Creating Good Characters |
Good characters will take action rather than respond to it. Reacting is weak, while acting is strong. Their actions must matter to themselves.
The difficult balance is to make them imperfect so they have room to grow or make mistakes, because their ability to lose is important to the reader. If the reader believes a character can't be hurt, no amount of peril will make a difference.
Whether hero, villain, or side character, they're the hero of their own story. The real hero of your story just gets more attention from you as the author. One of the few differences is that villains often will have certainty where your hero is conflicted.
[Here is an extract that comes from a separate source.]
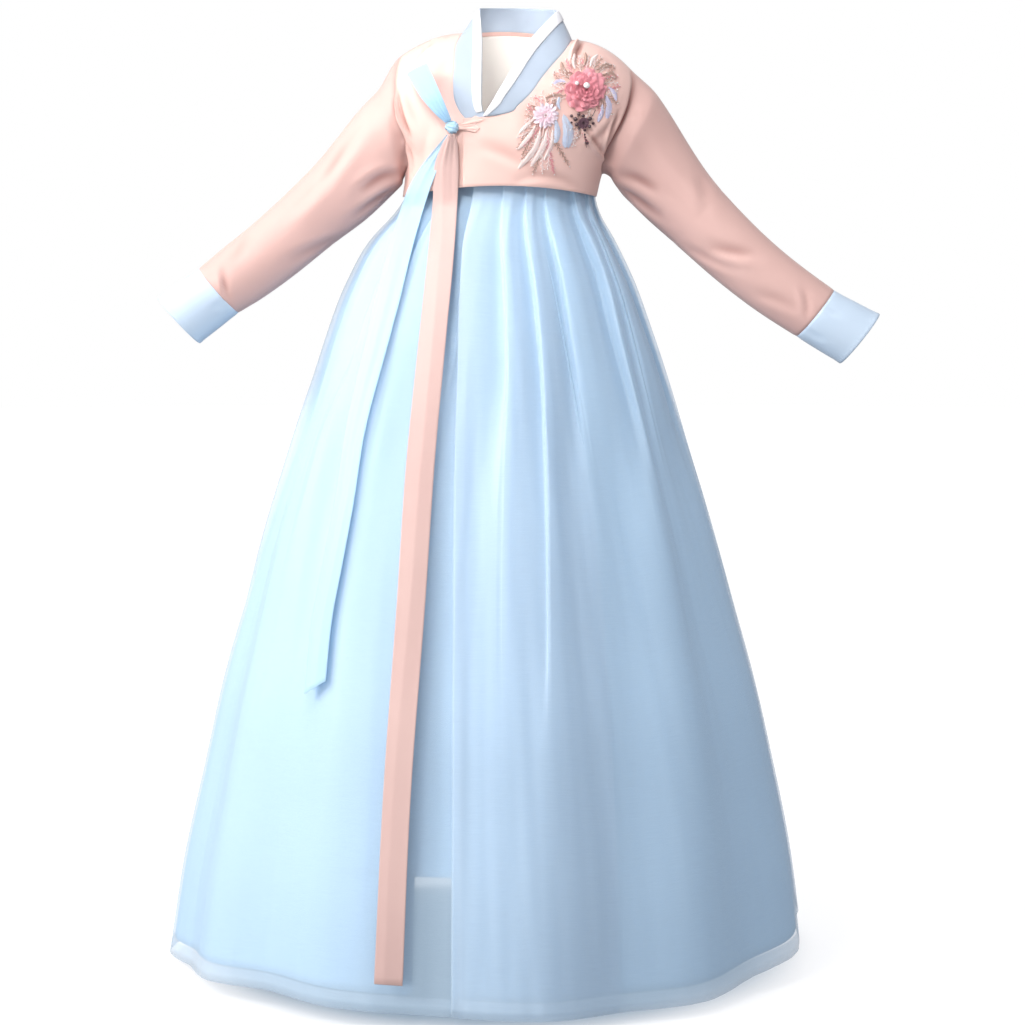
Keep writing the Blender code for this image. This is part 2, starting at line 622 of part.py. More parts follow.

Characters need to have different voice, humor and attitudes so they don't all end up sounding the same.
Urban Fantasy |
Like Friday, I ended the day with a heavy hitter panel full of successful urban fantasy authors. There was a lot of overlap between this one and last night's panelists. They were (left to right) Shawn Speakman, J, R. Johansson, Larry Correia, Terry Brooks, Jim Butcher, and Kevin Hearne.
One theme they covered is that normal is boring. Jim Butcher's Harry Dresden character was built to be unusual. He's six feet nine inches tall, and has a mixed bag of really odd traits.
For every fantastic thing you add to urban fantasy, a good rule of thumb is to add two normal things to balance things out and make it not be all weird and new, which can lose a reader's interest.
The panelists described their favorite characters, monsters, and other writers that they liked. Nope, Jim didn't choose the T-Rex. The skin walker won that contest.
Now it's time to prop the feet up for a bit of rest and recovery and a day at church before the day job calls me back to the real world on Monday.